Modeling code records

◆ ◆ ◆ ◆ ◆ ◆ ◆

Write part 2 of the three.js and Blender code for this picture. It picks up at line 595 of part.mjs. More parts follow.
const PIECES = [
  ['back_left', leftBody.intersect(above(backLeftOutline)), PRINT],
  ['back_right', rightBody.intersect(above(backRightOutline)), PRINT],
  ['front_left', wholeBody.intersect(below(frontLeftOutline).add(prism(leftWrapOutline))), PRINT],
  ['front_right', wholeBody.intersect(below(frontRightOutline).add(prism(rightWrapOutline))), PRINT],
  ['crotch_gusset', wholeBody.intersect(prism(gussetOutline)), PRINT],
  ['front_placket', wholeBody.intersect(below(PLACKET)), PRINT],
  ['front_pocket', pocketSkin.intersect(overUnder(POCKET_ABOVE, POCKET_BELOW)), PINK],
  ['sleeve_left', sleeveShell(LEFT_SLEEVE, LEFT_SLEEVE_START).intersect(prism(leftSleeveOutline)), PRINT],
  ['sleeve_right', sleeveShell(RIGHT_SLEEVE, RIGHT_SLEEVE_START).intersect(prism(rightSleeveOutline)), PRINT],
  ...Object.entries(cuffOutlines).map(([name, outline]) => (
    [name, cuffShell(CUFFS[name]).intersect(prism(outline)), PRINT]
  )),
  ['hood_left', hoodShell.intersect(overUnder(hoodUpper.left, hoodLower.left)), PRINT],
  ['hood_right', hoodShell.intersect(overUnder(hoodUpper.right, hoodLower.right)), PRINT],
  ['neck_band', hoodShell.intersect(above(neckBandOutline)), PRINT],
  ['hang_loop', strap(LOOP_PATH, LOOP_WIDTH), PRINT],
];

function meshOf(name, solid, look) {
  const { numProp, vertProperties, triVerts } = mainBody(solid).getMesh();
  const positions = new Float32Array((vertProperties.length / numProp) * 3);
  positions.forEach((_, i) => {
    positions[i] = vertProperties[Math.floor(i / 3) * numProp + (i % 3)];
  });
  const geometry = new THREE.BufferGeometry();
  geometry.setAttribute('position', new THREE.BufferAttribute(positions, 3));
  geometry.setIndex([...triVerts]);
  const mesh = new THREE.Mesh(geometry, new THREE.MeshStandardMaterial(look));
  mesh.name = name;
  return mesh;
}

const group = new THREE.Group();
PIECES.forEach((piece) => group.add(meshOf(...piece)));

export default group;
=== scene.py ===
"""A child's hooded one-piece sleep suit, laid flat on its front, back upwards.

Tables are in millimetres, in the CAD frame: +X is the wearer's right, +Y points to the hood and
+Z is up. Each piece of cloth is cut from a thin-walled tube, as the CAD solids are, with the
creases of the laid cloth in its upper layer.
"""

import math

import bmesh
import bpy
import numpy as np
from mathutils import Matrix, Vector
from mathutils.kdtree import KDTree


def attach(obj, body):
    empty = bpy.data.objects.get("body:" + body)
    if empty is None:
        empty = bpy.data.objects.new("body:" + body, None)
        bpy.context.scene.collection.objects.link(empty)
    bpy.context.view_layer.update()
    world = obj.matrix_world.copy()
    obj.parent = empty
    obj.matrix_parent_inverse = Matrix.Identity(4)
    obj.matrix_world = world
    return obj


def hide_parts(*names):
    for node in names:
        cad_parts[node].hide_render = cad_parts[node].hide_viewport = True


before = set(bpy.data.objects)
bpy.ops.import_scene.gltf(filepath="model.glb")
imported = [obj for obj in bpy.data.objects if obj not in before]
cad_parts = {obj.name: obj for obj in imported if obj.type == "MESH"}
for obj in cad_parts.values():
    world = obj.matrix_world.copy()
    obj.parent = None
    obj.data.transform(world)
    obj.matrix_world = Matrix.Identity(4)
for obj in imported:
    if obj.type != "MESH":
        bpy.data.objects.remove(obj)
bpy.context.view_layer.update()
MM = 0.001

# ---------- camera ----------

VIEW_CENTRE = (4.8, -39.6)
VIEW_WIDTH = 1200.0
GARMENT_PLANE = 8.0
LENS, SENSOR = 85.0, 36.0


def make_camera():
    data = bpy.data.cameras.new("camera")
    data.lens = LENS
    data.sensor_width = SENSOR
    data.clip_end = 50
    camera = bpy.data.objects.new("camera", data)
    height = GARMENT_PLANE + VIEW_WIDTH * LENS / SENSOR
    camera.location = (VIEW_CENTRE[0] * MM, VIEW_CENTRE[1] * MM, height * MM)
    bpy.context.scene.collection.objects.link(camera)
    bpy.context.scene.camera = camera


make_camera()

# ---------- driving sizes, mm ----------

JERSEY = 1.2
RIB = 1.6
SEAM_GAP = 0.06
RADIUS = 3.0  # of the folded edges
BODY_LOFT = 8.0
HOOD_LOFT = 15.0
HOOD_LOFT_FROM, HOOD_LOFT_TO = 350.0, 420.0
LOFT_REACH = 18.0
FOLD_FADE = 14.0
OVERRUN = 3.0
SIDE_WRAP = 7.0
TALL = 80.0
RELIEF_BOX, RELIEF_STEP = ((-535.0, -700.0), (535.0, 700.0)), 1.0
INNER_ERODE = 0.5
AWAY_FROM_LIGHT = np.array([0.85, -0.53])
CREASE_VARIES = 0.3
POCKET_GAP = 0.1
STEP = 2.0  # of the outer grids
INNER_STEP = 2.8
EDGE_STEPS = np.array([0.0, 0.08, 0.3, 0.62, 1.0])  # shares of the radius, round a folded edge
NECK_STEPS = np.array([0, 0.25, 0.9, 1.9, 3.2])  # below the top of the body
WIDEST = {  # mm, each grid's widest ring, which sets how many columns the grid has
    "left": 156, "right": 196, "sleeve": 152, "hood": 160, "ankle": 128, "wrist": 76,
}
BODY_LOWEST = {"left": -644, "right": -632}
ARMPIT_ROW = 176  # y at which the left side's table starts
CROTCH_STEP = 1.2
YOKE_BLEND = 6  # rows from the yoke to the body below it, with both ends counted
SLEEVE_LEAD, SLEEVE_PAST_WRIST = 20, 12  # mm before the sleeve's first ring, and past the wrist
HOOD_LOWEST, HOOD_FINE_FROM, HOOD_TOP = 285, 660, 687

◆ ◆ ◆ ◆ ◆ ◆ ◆

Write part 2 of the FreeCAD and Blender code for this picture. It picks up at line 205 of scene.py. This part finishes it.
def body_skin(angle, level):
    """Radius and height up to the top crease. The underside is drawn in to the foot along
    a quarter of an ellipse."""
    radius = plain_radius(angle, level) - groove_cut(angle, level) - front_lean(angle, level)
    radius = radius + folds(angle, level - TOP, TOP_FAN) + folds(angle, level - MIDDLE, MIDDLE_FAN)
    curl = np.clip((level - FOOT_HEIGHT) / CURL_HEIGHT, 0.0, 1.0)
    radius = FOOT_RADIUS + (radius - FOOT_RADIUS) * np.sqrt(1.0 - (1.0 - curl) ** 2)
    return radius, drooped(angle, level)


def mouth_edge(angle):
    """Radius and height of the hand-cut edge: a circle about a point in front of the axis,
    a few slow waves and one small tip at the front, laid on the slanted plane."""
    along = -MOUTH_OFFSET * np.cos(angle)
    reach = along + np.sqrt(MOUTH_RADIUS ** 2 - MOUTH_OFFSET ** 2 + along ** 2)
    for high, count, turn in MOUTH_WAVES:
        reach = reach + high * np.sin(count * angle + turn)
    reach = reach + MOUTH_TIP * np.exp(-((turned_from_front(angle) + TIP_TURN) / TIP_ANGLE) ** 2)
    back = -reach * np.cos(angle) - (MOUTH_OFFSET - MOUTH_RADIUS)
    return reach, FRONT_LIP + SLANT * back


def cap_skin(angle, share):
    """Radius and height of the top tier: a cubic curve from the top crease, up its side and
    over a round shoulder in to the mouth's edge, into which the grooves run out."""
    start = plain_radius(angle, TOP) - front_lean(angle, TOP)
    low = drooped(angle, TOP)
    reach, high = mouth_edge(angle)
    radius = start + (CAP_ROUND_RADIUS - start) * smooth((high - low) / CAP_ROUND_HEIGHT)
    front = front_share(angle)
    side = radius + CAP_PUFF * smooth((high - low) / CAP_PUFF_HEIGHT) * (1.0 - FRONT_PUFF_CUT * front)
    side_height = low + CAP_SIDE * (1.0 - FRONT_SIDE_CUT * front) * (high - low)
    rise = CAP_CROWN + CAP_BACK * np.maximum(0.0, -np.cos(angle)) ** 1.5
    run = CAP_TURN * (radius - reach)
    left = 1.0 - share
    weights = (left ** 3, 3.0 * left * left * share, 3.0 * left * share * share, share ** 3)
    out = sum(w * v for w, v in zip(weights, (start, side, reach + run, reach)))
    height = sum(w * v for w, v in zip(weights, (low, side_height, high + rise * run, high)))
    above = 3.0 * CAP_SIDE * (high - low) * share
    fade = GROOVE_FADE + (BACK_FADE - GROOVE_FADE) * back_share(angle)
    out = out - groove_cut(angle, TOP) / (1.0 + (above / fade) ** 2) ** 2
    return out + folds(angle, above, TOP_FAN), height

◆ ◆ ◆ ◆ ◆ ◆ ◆

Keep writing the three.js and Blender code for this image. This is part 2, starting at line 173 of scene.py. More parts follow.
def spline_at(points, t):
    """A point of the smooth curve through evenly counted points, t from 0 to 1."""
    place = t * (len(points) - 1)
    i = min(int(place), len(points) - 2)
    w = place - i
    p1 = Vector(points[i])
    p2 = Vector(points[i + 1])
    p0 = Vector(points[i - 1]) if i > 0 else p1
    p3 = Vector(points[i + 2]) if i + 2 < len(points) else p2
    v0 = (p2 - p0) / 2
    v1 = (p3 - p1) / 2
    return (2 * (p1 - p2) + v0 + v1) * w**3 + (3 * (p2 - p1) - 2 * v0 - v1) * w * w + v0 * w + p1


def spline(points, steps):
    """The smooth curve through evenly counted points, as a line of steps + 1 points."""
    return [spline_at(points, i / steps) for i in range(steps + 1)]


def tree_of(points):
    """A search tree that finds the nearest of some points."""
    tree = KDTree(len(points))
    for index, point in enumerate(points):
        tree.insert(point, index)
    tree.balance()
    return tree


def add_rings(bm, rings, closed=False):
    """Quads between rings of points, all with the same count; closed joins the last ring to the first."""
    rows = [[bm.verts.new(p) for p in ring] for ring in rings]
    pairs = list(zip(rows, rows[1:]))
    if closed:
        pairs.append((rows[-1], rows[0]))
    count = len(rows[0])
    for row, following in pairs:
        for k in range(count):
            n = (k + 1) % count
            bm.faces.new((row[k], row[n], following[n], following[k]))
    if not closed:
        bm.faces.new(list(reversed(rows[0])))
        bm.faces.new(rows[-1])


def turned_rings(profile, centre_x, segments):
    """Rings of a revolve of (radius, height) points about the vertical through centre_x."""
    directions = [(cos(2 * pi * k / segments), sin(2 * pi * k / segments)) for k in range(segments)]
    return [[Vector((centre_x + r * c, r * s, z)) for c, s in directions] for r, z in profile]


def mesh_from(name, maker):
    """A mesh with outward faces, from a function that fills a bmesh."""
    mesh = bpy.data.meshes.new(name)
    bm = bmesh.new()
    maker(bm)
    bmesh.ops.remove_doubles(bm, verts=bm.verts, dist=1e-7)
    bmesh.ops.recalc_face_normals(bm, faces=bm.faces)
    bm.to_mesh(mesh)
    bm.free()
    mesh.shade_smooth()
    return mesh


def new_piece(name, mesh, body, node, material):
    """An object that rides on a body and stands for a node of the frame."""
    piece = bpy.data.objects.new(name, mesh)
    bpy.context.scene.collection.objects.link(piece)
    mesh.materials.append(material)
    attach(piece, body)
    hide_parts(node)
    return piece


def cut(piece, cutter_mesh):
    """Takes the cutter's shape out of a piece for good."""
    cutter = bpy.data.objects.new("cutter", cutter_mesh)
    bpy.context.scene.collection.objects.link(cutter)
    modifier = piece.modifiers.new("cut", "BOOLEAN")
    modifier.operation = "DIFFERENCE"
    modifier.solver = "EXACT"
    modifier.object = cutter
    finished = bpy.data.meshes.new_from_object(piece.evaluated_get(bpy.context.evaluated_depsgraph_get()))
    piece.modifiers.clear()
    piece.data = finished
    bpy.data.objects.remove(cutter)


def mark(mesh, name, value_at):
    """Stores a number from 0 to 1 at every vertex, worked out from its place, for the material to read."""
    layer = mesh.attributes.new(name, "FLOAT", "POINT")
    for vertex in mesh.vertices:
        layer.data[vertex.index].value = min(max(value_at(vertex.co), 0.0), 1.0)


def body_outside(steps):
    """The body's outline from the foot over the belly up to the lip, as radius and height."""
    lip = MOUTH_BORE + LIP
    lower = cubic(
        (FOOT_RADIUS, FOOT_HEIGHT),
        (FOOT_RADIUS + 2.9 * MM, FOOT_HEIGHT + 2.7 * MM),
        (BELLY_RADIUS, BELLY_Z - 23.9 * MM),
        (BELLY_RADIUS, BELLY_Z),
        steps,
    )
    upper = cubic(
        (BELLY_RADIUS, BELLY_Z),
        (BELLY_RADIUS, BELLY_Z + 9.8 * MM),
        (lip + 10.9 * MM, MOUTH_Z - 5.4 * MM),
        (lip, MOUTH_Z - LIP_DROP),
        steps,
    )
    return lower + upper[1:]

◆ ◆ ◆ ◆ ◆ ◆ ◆

Exact duplication is required for the lines above, from the line that contains "obj.parent = empty" to the line that contains "LENS, SENSOR = 85.0, 36.0", inclusive; omit all others.

    obj.parent = empty
    obj.matrix_parent_inverse = Matrix.Identity(4)
    obj.matrix_world = world
    return obj


def hide_parts(*names):
    for node in names:
        cad_parts[node].hide_render = cad_parts[node].hide_viewport = True


before = set(bpy.data.objects)
bpy.ops.import_scene.gltf(filepath="model.glb")
imported = [obj for obj in bpy.data.objects if obj not in before]
cad_parts = {obj.name: obj for obj in imported if obj.type == "MESH"}
for obj in cad_parts.values():
    world = obj.matrix_world.copy()
    obj.parent = None
    obj.data.transform(world)
    obj.matrix_world = Matrix.Identity(4)
for obj in imported:
    if obj.type != "MESH":
        bpy.data.objects.remove(obj)
bpy.context.view_layer.update()
MM = 0.001

# ---------- camera ----------

VIEW_CENTRE = (4.8, -39.6)
VIEW_WIDTH = 1200.0
GARMENT_PLANE = 8.0
LENS, SENSOR = 85.0, 36.0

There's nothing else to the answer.